We have published the test methodology in our white paper. The procedure does not require our hardware — any DSD-capable streamer can be tested the same way. We invite skepticism. Bit-perfect engineering is verifiable engineering.
WHERE IT LIVES
TODAY
Active DSD Bridging is currently implemented in our DMP NEXUS Player — our open-source-based playback application optimized for local DSD file playback. When you seek within a DSD track in DMP NEXUS Player, you experience continuous native DSD streaming with no format switch and no audible artifact, where mathematically possible.
Available today with every DMP ONE. Free download.
TOMORROW
Our roadmap includes integrating Active DSD Bridging into the DMP NEXUS driver itself — at the operating-system level.

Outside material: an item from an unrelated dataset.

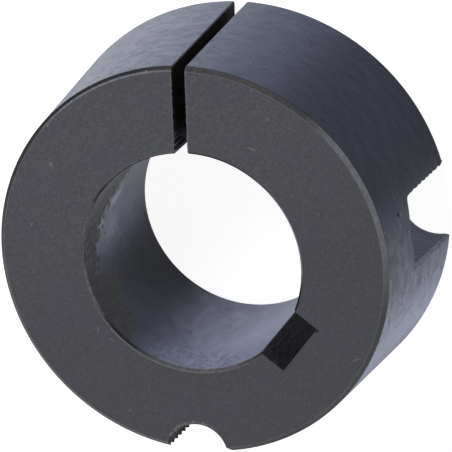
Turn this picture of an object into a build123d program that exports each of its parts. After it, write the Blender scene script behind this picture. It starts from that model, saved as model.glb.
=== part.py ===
from build123d import *
from math import cos, radians, sin, tan
import os

# A split taper bushing: one turned ring whose outside narrows towards the small end, with a
# keyed bore, one saw slit, two blind half-holes for clamp screws and one tapped half-hole for
# the screw that jacks the bushing free. It stands on its large end, with +Z along the bore
# and the keyway on +Y. Sizes are in millimetres and degrees.

# Turned ring
length = 25.4
large_end_diameter = 57.15
taper_half_angle = 4.0
bore_diameter = 30.0
small_rim_chamfer = 0.55
large_rim_chamfer = 0.15
bore_chamfer = 0.3

# Keyway in the bore
keyway_width = 8.0
keyway_depth = 3.3

# Half-holes, drilled parallel to the bore with their centres just inside the large end's rim
hole_inset = 1.5875
clamp_hole_diameter = 10.1
clamp_hole_depth = 14.6
drill_point_angle = 150.0
jack_hole_diameter = 7.94
jack_countersink = 0.2

# Places round the bore, counted anticlockwise from +X as seen from the small end
keyway_angle = 90.0
slit_angle = 217.0
jack_angle = slit_angle - 180
clamp_spread = 95.0
clamp_angles = (jack_angle + clamp_spread, jack_angle - clamp_spread)

# Saw slit through one wall, a little off the axis and a little out of line with it
slit_width = 1.75
slit_offset = 0.47
slit_skew = 1.3

# Worked out from the sizes above
bore_radius = bore_diameter / 2
large_radius = large_end_diameter / 2
small_radius = large_radius - length * tan(radians(taper_half_angle))
hole_circle_radius = large_radius - hole_inset
clamp_hole_radius = clamp_hole_diameter / 2
drill_point_length = clamp_hole_radius / tan(radians(drill_point_angle / 2))
jack_hole_radius = jack_hole_diameter / 2
slit_direction = Vector(cos(radians(slit_angle)), sin(radians(slit_angle)), 0)
slit_side = Vector(0, 0, 1).cross(slit_direction)
slit_centre = slit_side * slit_offset + Vector(0, 0, length / 2)

# The drill that makes a clamp screw's seat: a straight flank and a shallow point
with BuildPart() as clamp_drill:
    with BuildSketch(Plane.XZ):
        with BuildLine():
            Polyline(
                (0, 0),
                (clamp_hole_radius, 0),
                (clamp_hole_radius, clamp_hole_depth),
                (0, clamp_hole_depth + drill_point_length),
                close=True,
            )
        make_face()
    revolve(axis=Axis.Z)

# The jack screw's core drill, flared at both ends by the countersinks
with BuildPart() as jack_drill:
    with BuildSketch(Plane.XZ):
        with BuildLine():
            Polyline(
                (0, 0),
                (jack_hole_radius + jack_countersink, 0),
                (jack_hole_radius, jack_countersink),
                (jack_hole_radius, length - jack_countersink),
                (jack_hole_radius + jack_countersink, length),
                (0, length),
                close=True,
            )
        make_face()
    revolve(axis=Axis.Z)

with BuildPart() as bushing:
    # Ring, turned with its taper and bore in one profile
    with BuildSketch(Plane.XZ):
        with BuildLine():
            Polyline(
                (bore_radius, 0),
                (large_radius, 0),
                (small_radius, length),
                (bore_radius, length),
                close=True,
            )
        make_face()
    revolve(axis=Axis.Z)

    # Edges broken on the lathe
    small_end_edges = bushing.edges().group_by(Axis.Z)[-1].sort_by(SortBy.RADIUS)
    large_end_edges = bushing.edges().group_by(Axis.Z)[0].sort_by(SortBy.RADIUS)
    chamfer(small_end_edges[-1], length=small_rim_chamfer)
    chamfer(large_end_edges[-1], length=large_rim_chamfer)
    chamfer((small_end_edges[0], large_end_edges[0]), length=bore_chamfer)

    # Clamp screw seats, blind from the large end
    for angle in clamp_angles:
        with PolarLocations(hole_circle_radius, 1, start_angle=angle, rotate=False):
            add(clamp_drill.part, mode=Mode.SUBTRACT)

    # Jack screw's half-hole, right through
    with PolarLocations(hole_circle_radius, 1, start_angle=jack_angle, rotate=False):
        add(jack_drill.part, mode=Mode.SUBTRACT)

    # Keyway, broached from the axis out to its floor
    with BuildSketch(Plane.XY):
        with Locations(Rotation(0, 0, keyway_angle)):
            Rectangle(
                bore_radius + keyway_depth, keyway_width, align=(Align.MIN, Align.CENTER)
            )
    extrude(amount=length, mode=Mode.SUBTRACT)

    # Slit, sawn from outside into the bore
    saw_plane = Plane(origin=slit_centre, x_dir=slit_direction, z_dir=(0, 0, 1))
    with BuildSketch(saw_plane.rotated((-slit_skew, 0, 0))):
        Rectangle(large_end_diameter, slit_width, align=(Align.MIN, Align.CENTER))
    extrude(amount=length, both=True, mode=Mode.SUBTRACT)

os.makedirs("parts", exist_ok=True)
bushing.part.label = "taper_bushing"
export_step(bushing.part, "parts/taper_bushing.step")
print("taper_bushing", round(bushing.part.volume), "cubic mm", bushing.part.bounding_box().size)
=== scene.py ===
# %% [markdown]
# A split taper bushing grips a shaft inside the hub of a pulley or a sprocket. It is one ring
# of cast iron: its outside narrows towards one end, a saw slit lets it spring shut, and
# half-holes along its outside take the screws. This lesson builds it as one mesh, gives each
# machined surface its own finish, and sets up a plain studio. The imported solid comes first,
# because everything after it keeps that size and place.

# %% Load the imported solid
import bpy
import bmesh
from math import acos, asin, atan2, cos, degrees, pi, radians, sin, sqrt, tan
from mathutils import Matrix, Vector, noise


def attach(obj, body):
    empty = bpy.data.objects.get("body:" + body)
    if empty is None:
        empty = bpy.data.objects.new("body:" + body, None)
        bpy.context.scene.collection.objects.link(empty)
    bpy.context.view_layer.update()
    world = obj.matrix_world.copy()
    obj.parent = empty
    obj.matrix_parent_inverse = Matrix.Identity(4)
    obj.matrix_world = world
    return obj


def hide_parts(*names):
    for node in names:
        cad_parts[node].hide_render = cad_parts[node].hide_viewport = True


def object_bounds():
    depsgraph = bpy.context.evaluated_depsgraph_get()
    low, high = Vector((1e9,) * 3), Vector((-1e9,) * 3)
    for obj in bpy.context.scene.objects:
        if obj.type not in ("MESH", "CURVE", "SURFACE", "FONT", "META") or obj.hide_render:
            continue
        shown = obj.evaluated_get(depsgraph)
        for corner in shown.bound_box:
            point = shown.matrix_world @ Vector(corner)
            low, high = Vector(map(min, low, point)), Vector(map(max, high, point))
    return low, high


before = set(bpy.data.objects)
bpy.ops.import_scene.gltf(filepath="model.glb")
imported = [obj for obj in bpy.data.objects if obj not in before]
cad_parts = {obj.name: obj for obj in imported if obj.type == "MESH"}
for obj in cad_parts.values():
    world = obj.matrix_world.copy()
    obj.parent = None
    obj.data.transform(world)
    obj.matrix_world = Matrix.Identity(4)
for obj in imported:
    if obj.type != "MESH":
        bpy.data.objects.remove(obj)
solid_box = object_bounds()
print("packed solid, metres:", solid_box)

# %% [markdown]
# The camera stands where the photographer's did. It could be moved by eye until the picture
# matches, but a long lens hides a mistake in distance. So its place, lens and tilt were worked
# out from the circles that the rims draw in the picture. The bushing lies on its large end
# here, so the camera looks down on the small end and is rolled well over.

# %% Place the camera
camera_place = Vector((-0.21862, 0.01966, 0.45073))
camera_tilt = (-19.971, 17.782, 124.915)
camera_data = bpy.data.cameras.new("camera")
camera_data.sensor_width = 36.0
camera_data.lens = 290.52
camera_data.clip_start = 0.01
camera = bpy.data.objects.new("camera", camera_data)
camera.location = camera_place
camera.rotation_euler = [radians(turn) for turn in camera_tilt]
bpy.context.collection.objects.link(camera)
bpy.context.scene.camera = camera
small_face_centre = Vector((0.0, 0.0, solid_box[1][2]))
print("camera to the small face, metres:", round((camera_place - small_face_centre).length, 3))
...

This will extend the algorithm beyond our player to every application: Qobuz, Tidal, Roon, Audirvana, HQPlayer, and any other DSD-capable software. The seek behavior you experience in DMP NEXUS Player today will become system-wide.
In active development. Delivered as a free firmware update.
We document what exists. We document what is coming. We don't blur the difference.